Feeling cold? Hug the chair.

Critical design is meant to raise awareness on different issues that the users would otherwise ignore. The theme of this project was indoor climate in Alsion - our university building - and the goal was to create an artifact that would address some of the problems that that its inhabitants currently have.

Looking back, I realize that in a way, the point of the project was to learn more about the creative process itself. We went through 3 different phases: getting to know our users, presenting them with a critical artifact and then designing the final prototype based on all of the above.

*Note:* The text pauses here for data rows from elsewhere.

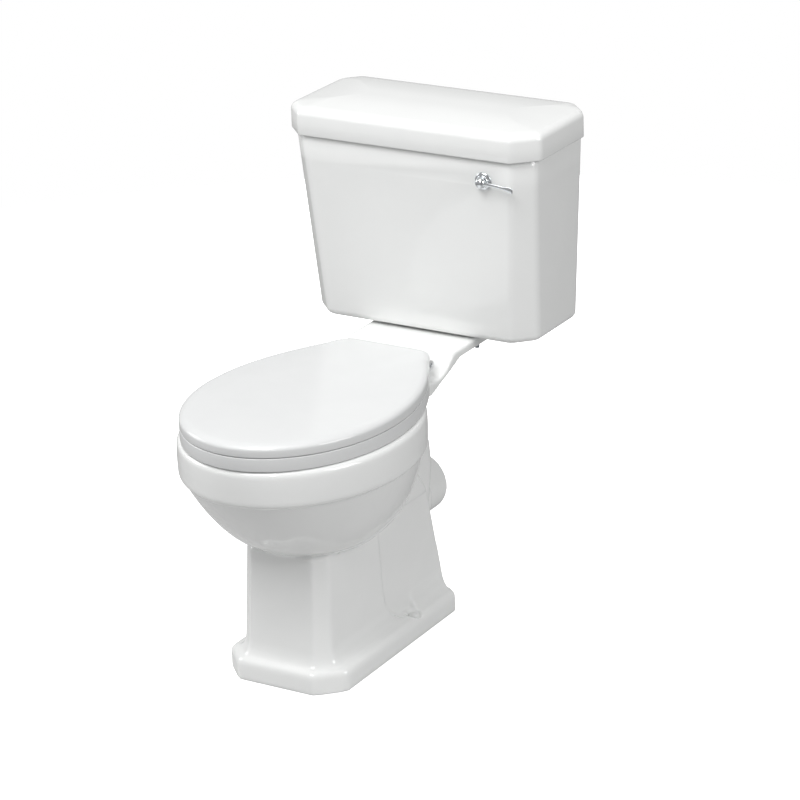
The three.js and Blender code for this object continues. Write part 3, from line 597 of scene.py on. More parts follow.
def newNodeTree(name, inputs):
    tree = bpy.data.node_groups.new(name, "GeometryNodeTree")
    tree.interface.new_socket("Geometry", in_out="INPUT", socket_type="NodeSocketGeometry")
    for label, kind, default in inputs:
        socket = tree.interface.new_socket(label, in_out="INPUT", socket_type=kind)
        if default is not None:
            socket.default_value = default
    tree.interface.new_socket("Geometry", in_out="OUTPUT", socket_type="NodeSocketGeometry")
    return tree, addNode(tree, "NodeGroupInput").outputs, addNode(tree, "NodeGroupOutput")


def closeNodeTree(tree, geometry, material, end):
    real = addNode(tree, "GeometryNodeRealizeInstances", {}, {"Geometry": geometry})
    painted = addNode(tree, "GeometryNodeSetMaterial", {},
        {"Geometry": real.outputs[0], "Material": material})
    tree.links.new(painted.outputs[0], end.inputs[0])


def threadTree():
    tree, given, end = newNodeTree("rolledThread", [
        ("Radius", "NodeSocketFloat", 0.004), ("Length", "NodeSocketFloat", 0.02),
        ("Turns", "NodeSocketFloat", 10.0),
        ("Depth", "NodeSocketFloat", 0.0006), ("Finish", "NodeSocketMaterial", None),
    ])
    helix = addNode(tree, "GeometryNodeCurveSpiral", {"Resolution": 28}, {
        "Rotations": given["Turns"], "Start Radius": given["Radius"], "End Radius": given["Radius"],
        "Height": given["Length"],
    })
    ridge = addNode(tree, "GeometryNodeCurvePrimitiveCircle", {"Resolution": 4}, {"Radius": given["Depth"]})
    sweep = addNode(tree, "GeometryNodeCurveToMesh", {"Fill Caps": True}, {
        "Curve": helix.outputs[0], "Profile Curve": ridge.outputs[0],
    })
    closeNodeTree(tree, sweep.outputs[0], given["Finish"], end)
    return tree


# Small upright rods at even steps along the edge loop that carries the modifier.
def rowTree():
    tree, given, end = newNodeTree("rodRow", [
        ("Count", "NodeSocketInt", 18), ("Radius", "NodeSocketFloat", 0.003),
        ("Height", "NodeSocketFloat", 0.02),
        ("Sides", "NodeSocketInt", 16), ("Finish", "NodeSocketMaterial", None),
    ])
    line = addNode(tree, "GeometryNodeMeshToCurve", {}, {"Mesh": given["Geometry"]})
    even = addNode(tree, "GeometryNodeResampleCurve", {}, {"Curve": line.outputs[0], "Count": given["Count"]})
    upright = addNode(tree, "GeometryNodeMeshCylinder", {}, {
        "Vertices": given["Sides"], "Radius": given["Radius"], "Depth": given["Height"],
    })
    placed = addNode(tree, "GeometryNodeInstanceOnPoints", {}, {
        "Points": even.outputs[0], "Instance": upright.outputs["Mesh"],
    })
    closeNodeTree(tree, placed.outputs[0], given["Finish"], end)
    return tree


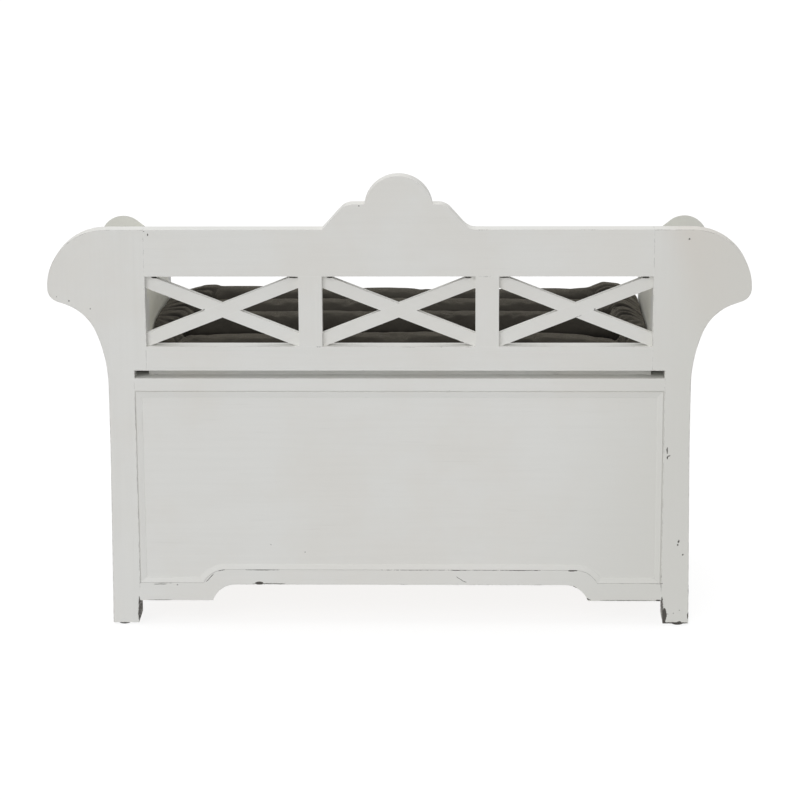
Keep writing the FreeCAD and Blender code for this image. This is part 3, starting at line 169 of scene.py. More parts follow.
class Shader:
    """A material whose nodes are added one by one."""

    def __init__(self, name):
        self.material = bpy.data.materials.new(name)
        self.material.use_nodes = True
        self.tree = self.material.node_tree
        self.surface = self.tree.nodes["Principled BSDF"]
        self.place = self.tree.nodes.new("ShaderNodeTexCoord").outputs["Object"]

    def put(self, socket, value):
        if isinstance(value, bpy.types.NodeSocket):
            self.tree.links.new(value, socket)
        else:
            socket.default_value = value

    def node(self, kind, inputs=(), output=0, **settings):
        node = self.tree.nodes.new("ShaderNode" + kind)
        for name, value in settings.items():
            setattr(node, name, value)
        for name, value in dict(inputs).items():
            self.put(node.inputs[name], value)
        return node.outputs[output]

    def math(self, operation, first, second=0.0, clamp=False):
        inputs = {0: first, 1: second}
        return self.node("Math", inputs, operation=operation, use_clamp=clamp)

    def vector(self, operation, first, second, output=0):
        inputs = {0: first, 1: second}
        return self.node("VectorMath", inputs, output, operation=operation)

    def stretched(self, scale, turn=(0, 0, 0)):
        """Object coordinates turned, then scaled."""
        place = self.place
        if any(turn):
            place = self.node("Mapping", {"Vector": place, "Rotation": turn})
        return self.vector("MULTIPLY", place, scale)

    def noise(self, place, scale=1.0, detail=2.0, rough=0.5, bend=0.0):
        inputs = {"Vector": place, "Scale": scale, "Detail": detail, "Roughness": rough, "Distortion": bend}
        return self.node("TexNoise", inputs)

    def steps(self, value, low, high, bottom=0.0, top=1.0):
        """Smooth step of a value from low to high."""
        inputs = {"Value": value, "From Min": low, "From Max": high, "To Min": bottom, "To Max": top}
        return self.node("MapRange", inputs, interpolation_type="SMOOTHSTEP")

    def mix(self, share, first, second):
        """Two colours mixed by a share."""
        node = self.tree.nodes.new("ShaderNodeMix")
        node.data_type = "RGBA"
        self.put(node.inputs["Factor"], share)
        self.put(node.inputs["A"], first if isinstance(first, bpy.types.NodeSocket) else (*first, 1))
        self.put(node.inputs["B"], second if isinstance(second, bpy.types.NodeSocket) else (*second, 1))
        return node.outputs["Result"]

    def bump(self, height, distance, strength=1.0, under=None):
        inputs = {"Height": height, "Distance": distance, "Strength": strength}
        if under is not None:
            inputs["Normal"] = under
        return self.node("Bump", inputs)

    def finish(self, **sockets):
        names = {"colour": "Base Color", "rough": "Roughness", "metal": "Metallic", "normal": "Normal",
                 "gloss": "Specular IOR Level", "sheen": "Sheen Weight", "sheen_rough": "Sheen Roughness"}
        for name, value in sockets.items():
            if name in ("colour", "sheen_tint") and not isinstance(value, bpy.types.NodeSocket):
                value = (*value, 1)
            socket = "Sheen Tint" if name == "sheen_tint" else names[name]
            self.put(self.surface.inputs[socket], value)
        return self.material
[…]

Having a broad definition of indoor climate - ranging from noise to room setting to temperature and CO2 levels - the first challenge was to narrow down the palette of options and focus on the most important problems that our users had.
Probably the most important lessons I've learned working on this as part of a team was that "brainstorming" is not just a word for "let's see what we can do", but a process - and it needs to be managed accordingly. Our initial failure to stick to any brainstorming recipe lead to competing ideas and tension inside the team that, in turn, prevented us from moving forward in any way. We took a step back, did our homework and then started from a clean slate and doing everything by the book. It worked wonders - in no time, we had literally produced a wall of ideas.
After two long days, the specifications for the Hali (which means "hug" in Finnish) Chair finally saw the light of day. This is a rough list - we prioritized it the next morning and then I was off to sewing and tailoring.

To be honest, this was all unexpectedly fun. Coming from a software background, I always find it incredibly rewarding to build something tangible that you can interact with rather than abstract lines of code.

Oh, look at the mess I've made :)

This is the final artifact. The Hali Chair is all about personal climate: using a few simple gestures, the user can warm up or cool down the chair - depending on how he's feeling. In addition to this, the Hali Chair communicates with the building's indoor climate system and its supervisor (the Window Master) so that, on the long run, the conditions in the room could be adjusted accordingly.